9 But he that lacketh these things is blind, and cannot see afar off, and hath forgotten that he was purged from his old sins.

10 Wherefore the rather, brethren, give diligence to make your calling and election sure: for if ye do these things, ye shall never fall:

11 For so an entrance shall be ministered unto you abundantly into the everlasting kingdom of our Lord and Saviour Jesus Christ.

12 Wherefore I will not be negligent to put you always in remembrance of these things, though ye know them, and be established in the present truth.

13 Yea, I think it meet, as long as I am in this tabernacle, to stir you up by putting you in remembrance;

14 Knowing that shortly I must put off this my tabernacle, even as our Lord Jesus Christ hath shewed me.

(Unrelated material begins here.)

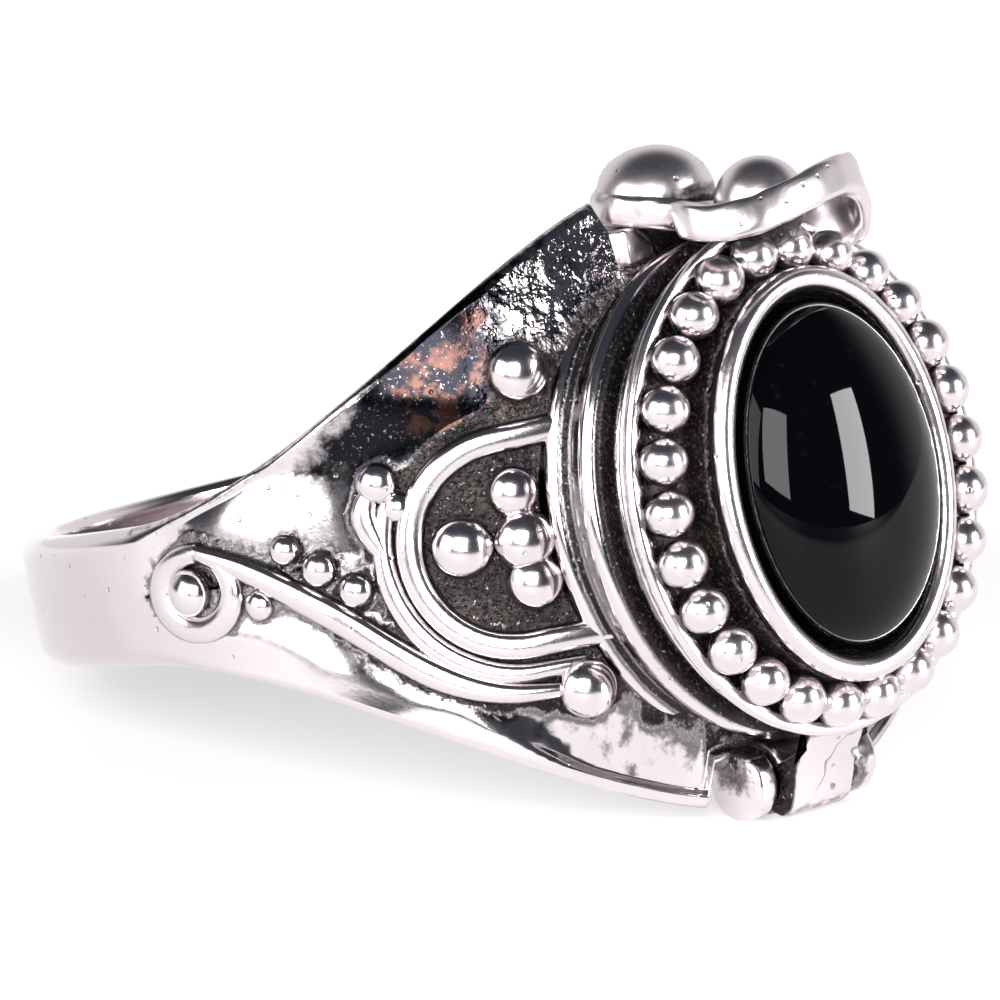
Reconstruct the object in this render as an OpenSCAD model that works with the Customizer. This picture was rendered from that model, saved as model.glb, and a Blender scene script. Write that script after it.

15 Moreover I will endeavour that ye may be able after my decease to have these things always in remembrance.

16 For we have not followed cunningly devised fables, when we made known unto you the power and coming of our Lord Jesus Christ, but were eyewitnesses of his majesty.

17 For he received from God the Father honour and glory, when there came such a voice to him from the excellent glory, This is my beloved Son, in whom I am well pleased.

18 And this voice which came from heaven we heard, when we were with him in the holy mount.

19 We have also a more sure word of prophecy; whereunto ye do well that ye take heed, as unto a light that shineth in a dark place, until the day dawn, and the day star arise in your hearts:

20 Knowing this first, that no prophecy of the scripture is of any private interpretation.

21 For the prophecy came not in old timed by the will of man: but holy men of God spake as they were moved by the Holy Ghost.